VAPORE opened up the path to integrate MOFs in microelectronics by developing a solvent-free chemical vapor deposition (CVD) route for MOF films. MOF-CVD is the first example of vapor-phase deposition of any type of microporous crystalline network solid and marks an important milestone in processing such materials. Development of the MOF-CVD technology platform started from a proof-of-concept case and was supported by the following pillars: (1) Insight in the process, (2) expansion of the materials scope and (3) fine-tuning process control. The potential of MOF-CVD coatings was illustrated in proof-of-concept sensors.

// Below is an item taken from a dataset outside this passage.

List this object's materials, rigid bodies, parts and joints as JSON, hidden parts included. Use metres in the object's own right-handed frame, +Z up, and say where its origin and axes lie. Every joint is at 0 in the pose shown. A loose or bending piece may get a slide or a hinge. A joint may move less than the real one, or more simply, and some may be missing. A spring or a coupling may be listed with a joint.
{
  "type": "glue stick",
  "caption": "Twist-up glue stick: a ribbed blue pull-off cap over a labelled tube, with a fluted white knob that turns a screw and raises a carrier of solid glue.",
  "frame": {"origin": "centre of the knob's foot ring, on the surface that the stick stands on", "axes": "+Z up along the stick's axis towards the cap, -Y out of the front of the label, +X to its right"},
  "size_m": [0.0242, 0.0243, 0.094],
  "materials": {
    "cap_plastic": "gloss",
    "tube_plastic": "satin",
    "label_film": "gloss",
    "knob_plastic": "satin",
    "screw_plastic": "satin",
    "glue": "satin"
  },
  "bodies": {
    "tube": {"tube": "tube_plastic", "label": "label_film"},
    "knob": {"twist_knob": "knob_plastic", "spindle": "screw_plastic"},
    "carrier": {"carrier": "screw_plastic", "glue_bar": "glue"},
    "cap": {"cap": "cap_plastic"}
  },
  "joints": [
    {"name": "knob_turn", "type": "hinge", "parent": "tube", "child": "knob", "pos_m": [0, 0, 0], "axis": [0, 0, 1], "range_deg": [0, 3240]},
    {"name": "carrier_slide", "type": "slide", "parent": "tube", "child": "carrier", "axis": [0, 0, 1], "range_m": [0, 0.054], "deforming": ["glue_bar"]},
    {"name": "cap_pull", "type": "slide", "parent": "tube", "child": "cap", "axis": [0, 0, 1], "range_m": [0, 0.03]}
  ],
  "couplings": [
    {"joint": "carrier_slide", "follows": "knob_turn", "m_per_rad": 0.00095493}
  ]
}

In summary, by growing porous crystalline films from the vapor phase for the first time, VAPORE implemented molecular self-assembly as a scalable tool to fabricate highly controlled nanopores. In doing so, the project enabled cross-fertilization between the worlds of nanoscale chemistry and microelectronics, two previously incompatible fields.
Pillar 1 – Understanding. The MOF material ZIF-8 was studied in depth as a model material. The hypothesis regarding the importance of water in the vapor phase deposition of this material was confirmed through a series of rigorous experiments. A standardized deposition protocol was developed in which the water content in the atmosphere above the reacting surface is precisely controlled. This protocol enables to isolate the importance of temperature control and uniformity in the deposition of high-quality films over large areas. In addition, as part of the ERC action, a state-of-the-art instrument platform has been developed to deposit and characterize MOF thin films. Extensive testing has been performed for different parts of this setup to determine the most suitable make-up of the platform.

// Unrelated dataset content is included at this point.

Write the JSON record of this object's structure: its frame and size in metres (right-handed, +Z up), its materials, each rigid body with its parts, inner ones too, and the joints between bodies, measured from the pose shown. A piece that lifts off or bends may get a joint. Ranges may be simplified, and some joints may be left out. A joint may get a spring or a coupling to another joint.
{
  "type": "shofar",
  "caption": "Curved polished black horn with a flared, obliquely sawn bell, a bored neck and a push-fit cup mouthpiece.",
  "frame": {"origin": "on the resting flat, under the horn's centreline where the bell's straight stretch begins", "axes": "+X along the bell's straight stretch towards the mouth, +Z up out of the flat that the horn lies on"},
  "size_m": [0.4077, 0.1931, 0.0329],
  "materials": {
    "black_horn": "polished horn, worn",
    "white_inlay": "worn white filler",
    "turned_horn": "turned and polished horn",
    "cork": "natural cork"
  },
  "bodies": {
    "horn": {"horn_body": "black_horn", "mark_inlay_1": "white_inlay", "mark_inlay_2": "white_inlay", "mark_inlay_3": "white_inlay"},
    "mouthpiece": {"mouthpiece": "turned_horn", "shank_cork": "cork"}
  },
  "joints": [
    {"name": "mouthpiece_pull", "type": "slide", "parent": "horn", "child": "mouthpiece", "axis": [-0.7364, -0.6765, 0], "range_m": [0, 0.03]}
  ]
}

Pillar 2 – Scope. The vapor phase reactivity of precursors other than ZnO has been evaluated and led to the successful formation of MOF layers. Specifically, different precursor classes have been investigated for divalent metal ions other than Zn(II) and for higher valence metal ions. The landscape of possible polymorphs for some MOFs can pose a challenge for controlling the outcome of their syntheses. We demonstrated the use of a template to control in the vapor-assisted formation of zeolitic imidazolate framework (ZIF) powders and thin films.

Pillar 3 – Control. Methods have been developed to control the roughness and the conformal growth of the deposited MOF films. Nanoscale patterning is a fundamental step in the implementation of MOFs in miniaturized solid-state devices. We demonstrated the resist-free, direct X-ray and electron-beam lithography of MOFs. The resulting high-quality patterns have excellent sub-50-nm resolution. This work was highlighted on the cover of Nature Materials (Jan 2021 issue). In addition, we developed routes for area-selective deposition of MOF precursors and established how the precursor-to-MOF transformation is influenced by the deposition method. We introduced positron annihilation lifetime spectroscopy (PALS) to obtain pore size information and depth profiling in MOF films and illustrated its complementarity to established methods.

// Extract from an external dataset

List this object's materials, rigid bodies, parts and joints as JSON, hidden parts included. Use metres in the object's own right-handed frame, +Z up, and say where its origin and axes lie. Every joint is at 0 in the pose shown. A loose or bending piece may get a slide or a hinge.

Integration & proof-of-concept applications. The integration of high-quality MOF-CVD films as high-performance insulators was demonstrated. The properties of the MOF-CVD process and the deposited films are well-suited for the integration in future low-power processor chips. These results led to the ERC PoC grant ‘LO-KMOF’ (2019-2021). In addition, two types of photonic sensing devices have been demonstrated: single-layer surface plasmon sensors (using ellipsometry as a read-out), and multilayer photonic crystal structures (using spectrometry as a read-out method). In addition, a strategy was developed to fabricate sensors with a direct electrical readout through the integration of transistors. This route will be further explored in the ERC PoC grant ‘MOFFET’ that was granted in Feb 2022.
Pillar 1 – Understanding.
• A standardized deposition protocol was developed for ZIF-8 and has been demonstrated on 200 mm wafers. The pinhole-free nature of these films was established.
• A unique instrument platform to deposit and characterize MOF thin films has been developed.
• Our activities in this area yielded the most complete toolbox for of porosity measurements on MOF thin films described so far.

Pillar 2 – Scope.
• The MOF-CVD process has been expanded to several other MOF materials. Specifically, different precursor classes have been investigated for divalent metal ions other than Zn(II) and for higher valence metal ions.
• We demonstrated the use of a template to control in the vapor-assisted formation of zeolitic imidazolate framework (ZIF) powders and thin films. The templating principle was demonstrated for other MOFs as well.
• Defect engineering of ZnO has been explored and was confirmed to lead to the hypothesized enhanced reactivity.
• MOF materials with more than one organic linker in the framework have been successfully deposited as thin films.
• A method has been developed to compare the vapor pressure of organic linkers in a semi-quantitative way and thus obtain information essential to develop a deposition process.

Pillar 3 – Control.
• It was determined that certain additives dramatically influence the film roughness. This knowledge has enabled us to deposit MOF films of higher quality and over a larger area than reported thus far in the literature.
• We demonstrated the resist-free, direct X-ray and electron-beam lithography of MOFs. The resulting high-quality patterns have excellent sub-50-nm resolution.
• We developed routes for area-selective deposition of MOF precursors and established how the precursor-to-MOF transformation is influenced by the deposition method.
• We introduced positron annihilation lifetime spectroscopy (PALS) to obtain pore size information and depth profiling in MOF films and illustrated its complementarity to established methods.

Integration & proof-of-concept applications
• The integration of high-quality MOF-CVD films as high-performance insulators was demonstrated. The properties of the MOF-CVD process and the deposited films are well-suited for the integration in future low-power processor chips. These results led to the ERC PoC grant ‘LO-KMOF’ (2019-2021).
• Two types of photonic sensing devices have been demonstrated: single-layer surface plasmon sensors (using ellipsometry as a read-out), and multilayer photonic crystal structures (using spectrometry as a read-out method). Both types of devices require the smooth MOF layers developed in VAPORE.
• A strategy was developed to fabricate sensors with a direct electrical readout through the integration of transistors. This route will be further explored in the ERC PoC grant ‘MOFFET’ that was granted in Feb 2022.